Citation: Proceedings of the 20th Conference on Computer Science and Intelligence Systems (FedCSIS), M. Bolanowski, M. Ganzha, L. Maciaszek, M. Paprzycki, D. Ślęzak (eds). ACSIS, Vol. 43, pages 312 ()

Full text

Abstract. The impact of brain tumors as a global health concern is due to their aggressive behavior, high mortality, and complexities in their diagnosis. While MRI remains the gold standard for identifying, monitoring, and detecting brain tumors, automated classification methods encounter many complications with respect to the diverse morphologies of tumors, similarities in their imaging features, and the potential variability in imaging conditions.CNNs can capture spatial hierarchies, but cannot generalize effectively and ViTs rely on the context to characterize the image modalities which means that, whilst they address some deficiencies of CNNs, they require extensive data and computational resources. To remedy some of the issues that each approach presents, we present multiscale MoE that leverages CNNs and attention-oriented modules. The proposed architecture uses multi-scale feature extraction, channel-spatial attention, and dynamic expert routing, which adequately collects tumor-specific features efficiently. We applied two different publicly available datasets, namely the Bangladesh Brain Cancer MRI and Figshare Brain Tumor dataset. For the Bangladesh dataset, the proposed model achieved overall accuracy of 96.92\\% and for FigShare dataset, the highest results achieved 96.42\\% accuracy.
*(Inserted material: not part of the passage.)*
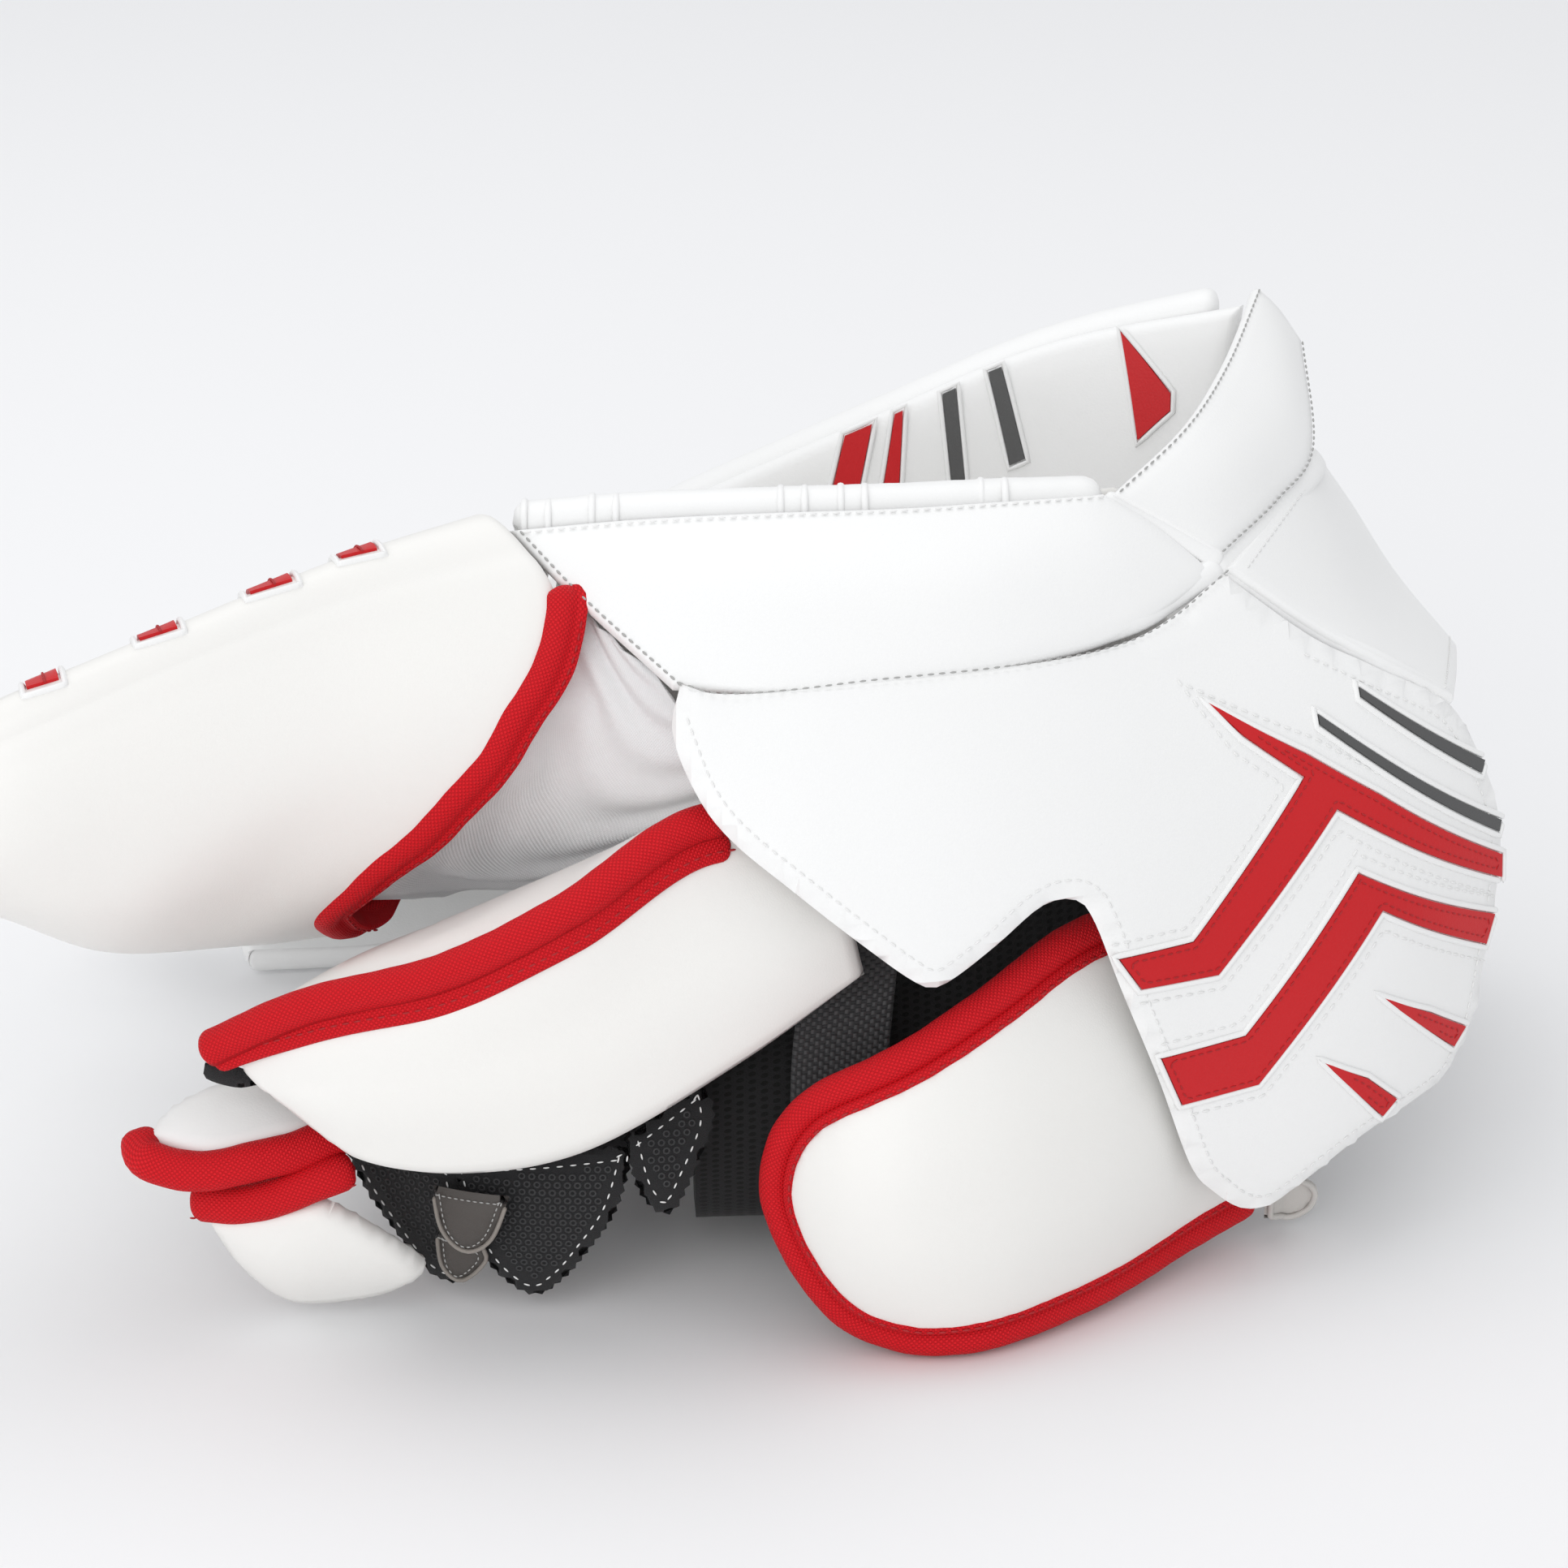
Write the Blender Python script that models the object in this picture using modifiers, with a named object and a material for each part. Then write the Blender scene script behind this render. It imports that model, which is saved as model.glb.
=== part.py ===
"""Ice-hockey goalkeeper's catching glove, lying on the back of the hand.

The fingers and the thumb point to -X, the cuff is at +X, the thumb side faces -Y and the pocket opens
upwards and towards +Y.  Shapes are drawn in millimetres in a drawing frame whose floor is z = 0, and
SHIFT moves that frame so that the row's origin is below the middle of the glove.
"""
import bmesh
import bpy
from mathutils import Vector

# Driving dimensions, in millimetres
SHIFT = (26.0, -133.0, 0.0)      # drawing frame to row frame
GAP = 0.4                        # clearance between neighbours
LEATHER = 1.6                    # a flat overlay of leather
BOARD = 4.0                      # stiff cuff board with its leather
WALL = 5.0                       # pocket walls
FOAM = 9.0                       # soft protective pads
BINDING_R = 5.2                  # rolled edge binding
RIM_R = 5.5                      # rolled pocket rim
HOOD = 6.0                       # thumb hood, foam and skins
STALL_R = 11.0                   # finger stalls
CELL = 14.0                      # size of the cells that a flat pattern is bent in

WHITE = (0.88, 0.88, 0.87)
WARM_WHITE = (0.84, 0.83, 0.81)
RED = (0.62, 0.02, 0.03)
GREY = (0.10, 0.10, 0.10)
BLACK = (0.012, 0.012, 0.013)
TAUPE = (0.15, 0.13, 0.12)
NYLON = (0.80, 0.80, 0.80)

MM = 0.001


# ---------------------------------------------------------------- geometry helpers

def spline(values, t):
    """Catmull-Rom value through evenly spaced values, t from 0 to 1; a list that ends where it
    begins, such as a ring's, is a closed line."""
    last = len(values) - 1
    closed = last > 4 and values[0] == values[last]
    i = min(int(t * last), last - 1)
    f = t * last - i
    p1, p2 = values[i], values[i + 1]
    p0 = values[i - 1] if i > 0 else values[last - 1] if closed else p1 * 2 - p2
    p3 = values[i + 2] if i + 2 <= last else values[1] if closed else p2 * 2 - p1
    return (p1 * 2 + (p2 - p0) * f + (p0 * 2 - p1 * 5 + p2 * 4 - p3) * f ** 2
            + (p1 * 3 - p0 - p2 * 3 + p3) * f ** 3) * 0.5


def loft(rows):
    """Surface through rows of points: u runs along a row, v from the first row to the last."""
    sections = [[Vector(p) for p in row] for row in rows]
    return lambda u, v: spline([spline(row, u) for row in sections], v)


def relief(columns, levels, depths):
    """Surface seen from the front: y is a depth over x and z, which are its two parameters."""
    def at(x, z):
        u = min(max((x - columns[0]) / (columns[1] - columns[0]), 0.0), 1.0)
        v = min(max((z - levels[0]) / (levels[1] - levels[0]), 0.0), 1.0)
        return Vector((x, spline([spline(row, u) for row in depths], v), z))
    return at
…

In contrast to state-of-the-art models, multiscale MoE achieved the highest testing accuracy 96.14\\%, and the lowest Brier score 0.0603. The proposed model has shown to have balanced classification results across the tumor classes and reduced the number of false predictions whilst maintaining efficient computational performance and thus has the potential to provide a valuable resource for clinical practice with respect to real-time applications.